“It isn’t any use, old chap. You have got to be tied up.”
Sadly the terrier sank down in his master’s lap, a look of utter dejection on his face.
The doctor laughed. “It isn’t as bad as that, old sport. If I come back we’ll have good times yet. If I don’t, I’ll tell them to send you home to the mistress. If I don’t come back, you take good care of the mistress.
“Here come my orders, old chum,” said the physician, giving Pep a final hug as an orderly came in and put a telegram in the surgeon’s hand. The doctor read the letter hurriedly and put it into his pocket.
He then brought a heavy dog chain and snapped it into Pep’s collar and led him out of the dispensary to a storeroom where he sometimes slept at night. He fastened the chain securely to a staple in the wall and after giving Pep a parting hug, departed hurriedly, unmindful of his whimpers and angry barks. Half an hour later the doctor was on a train speeding away to the front, while Pep sulked dolefully in the storeroom.
Pep seemed to know instinctively that his master had gone for a long time. The doctor had left him several times before for half a day since they had been in France, but now it was different. That long confidential talk in the dispensary and the affectionate hugs and lavish petting foretold to his dog mind a long separation.
That night Pep howled so persistently that his friend, the Captain, finally came into the storeroom and gave him a sound thrashing. After this he was silent except for occasional half stifled whimpers and sobs of grief. But though he seemed to take his hard fate stoically, he was not reconciled.

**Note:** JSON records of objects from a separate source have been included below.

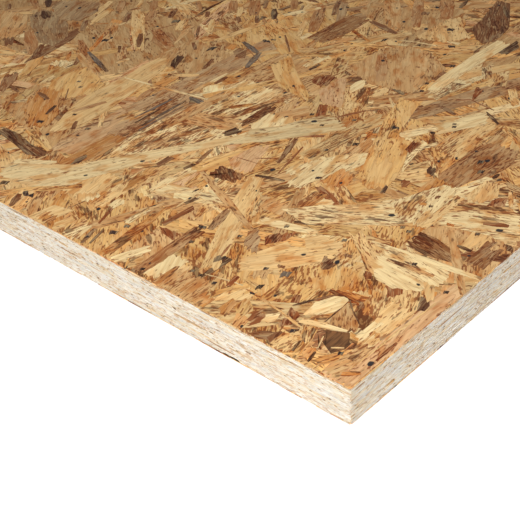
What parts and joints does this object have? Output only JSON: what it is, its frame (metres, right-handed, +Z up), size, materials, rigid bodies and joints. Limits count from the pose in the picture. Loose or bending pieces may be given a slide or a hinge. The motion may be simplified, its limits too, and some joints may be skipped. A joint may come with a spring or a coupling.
{
  "type": "oriented strand board panel",
  "caption": "Flat rectangular sheet of oriented strand board with square-sawn edges that show slits between the pressed strands, and shallow beds of missing strands in both faces.",
  "frame": {"origin": "middle of the lower face", "axes": "+X along the length, the way most face strands run, +Y across the width, +Z up through the thickness"},
  "size_m": [2.44, 1.22, 0.018],
  "materials": {
    "strand_board": "bare pressed wood strands in tan, straw and brown, satin where the resin and wax have been pressed smooth, paler and matt on the sawn edges"
  },
  "bodies": {
    "root": {"osb_panel": "strand_board"}
  },
  "joints": []
}
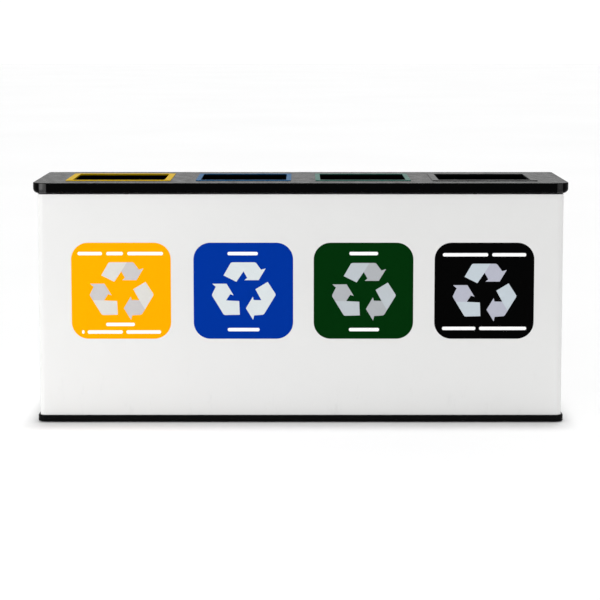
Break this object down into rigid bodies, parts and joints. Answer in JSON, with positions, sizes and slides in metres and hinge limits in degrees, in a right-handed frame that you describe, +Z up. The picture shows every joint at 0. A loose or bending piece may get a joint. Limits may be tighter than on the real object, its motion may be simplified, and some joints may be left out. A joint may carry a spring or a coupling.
{
  "type": "recycling bin station",
  "caption": "Long free-standing steel recycling station on a black plinth, with a hinged black lid, colour-framed openings and lift-out inner bins behind matching front labels.",
  "frame": {"origin": "middle of the footprint, on the floor", "axes": "+X to the right seen from the front, the front faces -Y, +Z up"},
  "size_m": [1.324, 0.354, 0.6],
  "materials": {
    "white_steel": "white satin powder coat with a fine texture",
    "lid_plastic": "black satin moulding with a fine grain",
    "plinth_plastic": "black satin moulding",
    "zinc_steel": "zinc-coated sheet",
    "rail_steel": "black powder coat",
    "hinge_steel": "black-coated steel",
    "fixing_steel": "plain steel",
    "ring_steel": "bright zinc wire",
    "rubber": "black rubber",
    "bin_plastic": "dark grey moulding",
    "frame_yellow": "satin yellow",
    "frame_blue": "satin blue",
    "frame_green": "satin green",
    "frame_black": "satin black",
    "label_yellow": "yellow vinyl",
    "label_blue": "blue vinyl",
    "label_green": "dark green vinyl",
    "label_black": "black vinyl"
  },
  "bodies": {
    "station": {"base_plinth": "plinth_plastic", "body_wrap": "white_steel", "divider_1": "zinc_steel", "divider_2": "zinc_steel", "divider_3": "zinc_steel", "floor_plate": "zinc_steel", "foot_11": "rubber", "foot_12": "rubber", "foot_13": "rubber", "foot_21": "rubber", "foot_22": "rubber", "foot_23": "rubber", "hinge_1_body_leaf": "hinge_steel", "hinge_1_pin": "hinge_steel", "hinge_2_body_leaf": "hinge_steel", "hinge_2_pin": "hinge_steel", "hinge_3_body_leaf": "hinge_steel", "hinge_3_pin": "hinge_steel", "hinge_rivets_body": "fixing_steel", "label_black": "label_black", "label_blue": "label_blue", "label_green": "label_green", "label_yellow": "label_yellow", "lid_bumpers": "rubber", "plinth_screws": "fixing_steel", "rear_panel": "white_steel", "rear_rivets": "fixing_steel", "top_frame": "zinc_steel"},
    "lid": {"hinge_1_lid_leaf": "hinge_steel", "hinge_2_lid_leaf": "hinge_steel", "hinge_3_lid_leaf": "hinge_steel", "hinge_rivets_lid": "fixing_steel", "lid_rail_front": "rail_steel", "lid_rail_rear": "rail_steel", "lid_shell": "lid_plastic", "opening_frame_black": "frame_black", "opening_frame_blue": "frame_blue", "opening_frame_green": "frame_green", "opening_frame_yellow": "frame_yellow", "rail_rivets": "fixing_steel"},
    "bin_yellow": {"bag_ring_yellow": "ring_steel", "inner_bin_yellow": "bin_plastic"},
    "bin_blue": {"bag_ring_blue": "ring_steel", "inner_bin_blue": "bin_plastic"},
    "bin_green": {"bag_ring_green": "ring_steel", "inner_bin_green": "bin_plastic"},
    "bin_black": {"bag_ring_black": "ring_steel", "inner_bin_black": "bin_plastic"}
  },
  "joints": [
    {"name": "lid_hinge", "type": "hinge", "parent": "station", "child": "lid", "pos_m": [0, 0.1715, 0.5665], "axis": [-1, 0, 0], "range_deg": [0, 95]},
    {"name": "lift_yellow_bin", "type": "slide", "parent": "station", "child": "bin_yellow", "axis": [0, 0, 1], "range_m": [0, 0.05]},
    {"name": "lift_blue_bin", "type": "slide", "parent": "station", "child": "bin_blue", "axis": [0, 0, 1], "range_m": [0, 0.05]},
    {"name": "lift_green_bin", "type": "slide", "parent": "station", "child": "bin_green", "axis": [0, 0, 1], "range_m": [0, 0.05]},
    {"name": "lift_black_bin", "type": "slide", "parent": "station", "child": "bin_black", "axis": [0, 0, 1], "range_m": [0, 0.05]}
  ]
}
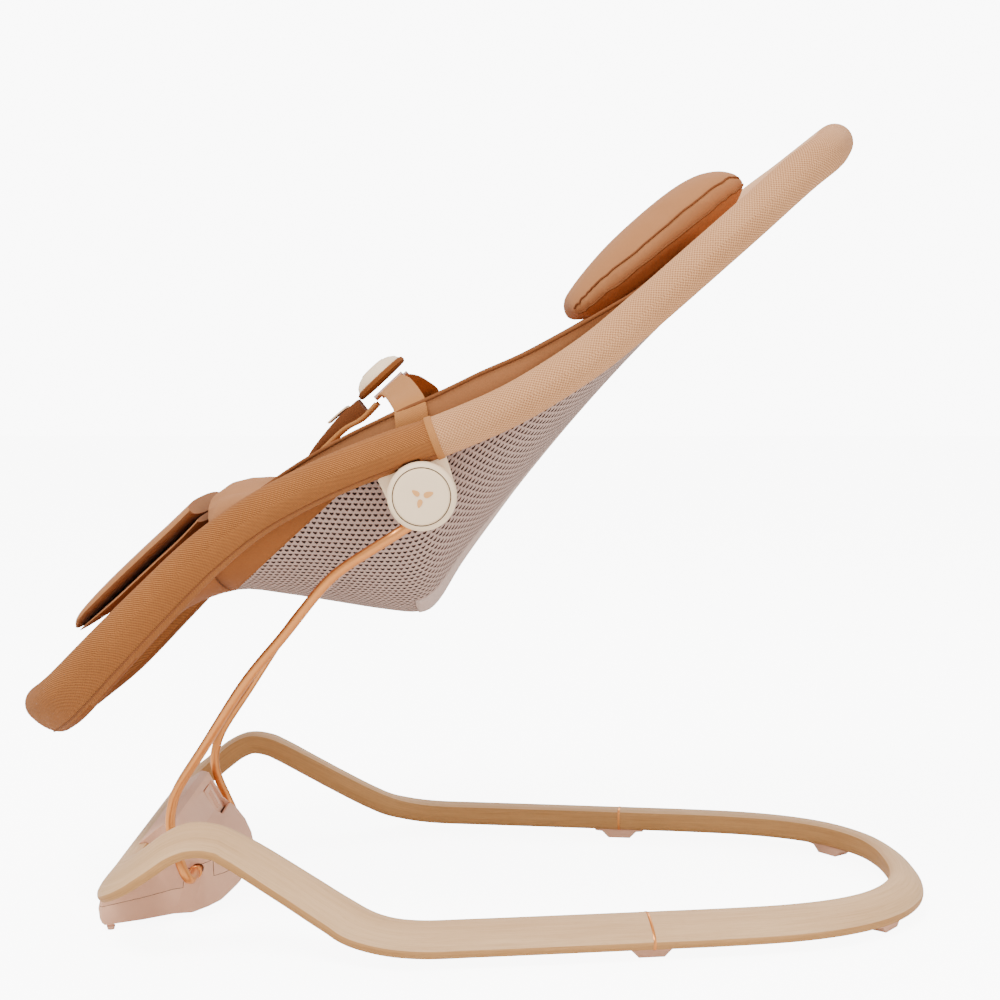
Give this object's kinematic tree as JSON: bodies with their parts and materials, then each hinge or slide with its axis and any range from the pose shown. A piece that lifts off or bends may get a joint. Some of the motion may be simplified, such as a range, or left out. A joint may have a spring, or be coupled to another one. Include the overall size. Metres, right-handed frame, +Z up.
{
  "type": "bouncer seat",
  "caption": "Baby bouncer seat with a bent wooden floor loop, sprung rod legs, reclining ring seat, mesh sling, padded liner, head pillow and harness.",
  "frame": {"origin": "on the floor, under the middle of the object's box", "axes": "+X towards the child's head end, +Y towards the child's right, +Z up"},
  "size_m": [0.7502, 0.4194, 0.6422],
  "materials": {
    "oak": "pale oiled ash or oak, grain along the rail",
    "copper": "polished copper-coloured plating",
    "steel": "plain zinc-plated steel, hidden inside",
    "blush_plastic": "matte moulded, pink-beige",
    "bush_plastic": "plain acetal, hidden inside",
    "rubber": "soft rubber",
    "cream_plastic": "satin moulded, cream",
    "cognac_knit": "ribbed knit over padding, cognac",
    "tan_knit": "ribbed knit over padding, light tan",
    "suede": "brushed jersey, warm brown",
    "mesh": "perforated spacer mesh, grey mauve",
    "webbing": "woven webbing, caramel",
    "rose_metal": "rose-coloured plated metal"
  },
  "bodies": {
    "base": {"front_bow": "oak", "rear_bow": "oak", "joint_band_left": "copper", "joint_band_right": "copper", "joint_dowels": "steel", "housing_upper": "blush_plastic", "housing_lower": "blush_plastic", "housing_screws": "steel", "shaft_bush_left": "bush_plastic", "shaft_bush_right": "bush_plastic", "bounce_spring_left": "steel", "bounce_spring_right": "steel", "glide_pad_mid_left": "blush_plastic", "glide_pad_mid_right": "blush_plastic", "glide_pad_rear_left": "blush_plastic", "glide_pad_rear_right": "blush_plastic", "pad_screws": "steel", "front_feet": "rubber"},
    "legs": {"leg_rod_left": "copper", "leg_rod_right": "copper", "cross_shaft": "steel", "lock_cam": "steel", "leg_hub_left": "cream_plastic", "leg_hub_right": "cream_plastic", "button_spring_left": "steel", "button_spring_right": "steel"},
    "seat": {"ring_tube": "steel", "hub_bracket_left": "cream_plastic", "hub_bracket_right": "cream_plastic", "hub_axle_left": "steel", "hub_axle_right": "steel", "index_plate_left": "steel", "index_plate_right": "steel", "bolster_foot": "cognac_knit", "bolster_head": "tan_knit", "binding_left": "webbing", "binding_right": "webbing", "mesh_sling": "mesh", "foot_panel": "suede", "head_panel": "tan_knit", "inlay": "suede", "leg_flap": "suede", "waist_strap_left": "webbing", "waist_strap_right": "webbing", "crotch_strap": "webbing", "buckle_base": "cream_plastic", "slider_bar_left": "rose_metal", "slider_bar_right": "rose_metal"},
    "recline_button_left": {"recline_button_left": "cream_plastic"},
    "recline_button_right": {"recline_button_right": "cream_plastic"},
    "mode_slide": {"mode_slide": "blush_plastic"},
    "buckle_button": {"buckle_button": "cream_plastic"},
    "head_pillow": {"head_pillow": "suede"}
  },
  "joints": [
    {"name": "bounce", "type": "hinge", "parent": "base", "child": "legs", "pos_m": [-0.222, 0, 0.04], "axis": [0, 1, 0], "range_deg": [-3, 6], "stiffness_Nm_per_rad": 150, "springref_deg": -2.58},
    {"name": "recline", "type": "hinge", "parent": "legs", "child": "seat", "pos_m": [-0.035, 0, 0.35], "axis": [0, 1, 0], "range_deg": [-12, 14]},
    {"name": "button_left_press", "type": "slide", "parent": "legs", "child": "recline_button_left", "axis": [0, 1, 0], "range_m": [0, 0.003], "stiffness_N_per_m": 500, "springref_m": -0.002},
    {"name": "button_right_press", "type": "slide", "parent": "legs", "child": "recline_button_right", "axis": [0, -1, 0], "range_m": [0, 0.003], "stiffness_N_per_m": 500, "springref_m": -0.002},
    {"name": "mode_switch", "type": "slide", "parent": "base", "child": "mode_slide", "axis": [0, 1, 0], "range_m": [0, 0.01]},
    {"name": "buckle_press", "type": "slide", "parent": "seat", "child": "buckle_button", "axis": [0.682, 0, -0.7314], "range_m": [0, 0.003], "stiffness_N_per_m": 500, "springref_m": -0.002},
    {"name": "pillow_slide", "type": "slide", "parent": "seat", "child": "head_pillow", "axis": [0.7837, 0, 0.6211], "range_m": [-0.012, 0.02]}
  ]
}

The Captain led him each day on the leash into the dispensary and chained him to the leg of the table. He watched the movements of every one who came in and if any one spoke to him he at once told them in as plain language as a dog could use to unsnap his chain and let him go. But the Captain warned each newcomer that Pep was to be kept strictly on the chain until his master’s return.
In the daytime he was not so lonesome or unconsolable, but in the night he often lay awake whimpering for his master or working at his chain and collar trying to get loose. He would spend hours tugging at the chain, pulling at the staple with his teeth, or trying to get at his collar, until he lay down utterly exhausted.
So it fared with Pep for two weeks, until finally one night when he had tugged and strained even more violently than usual, one of the links in his chain which had been only partly welded broke and he was free.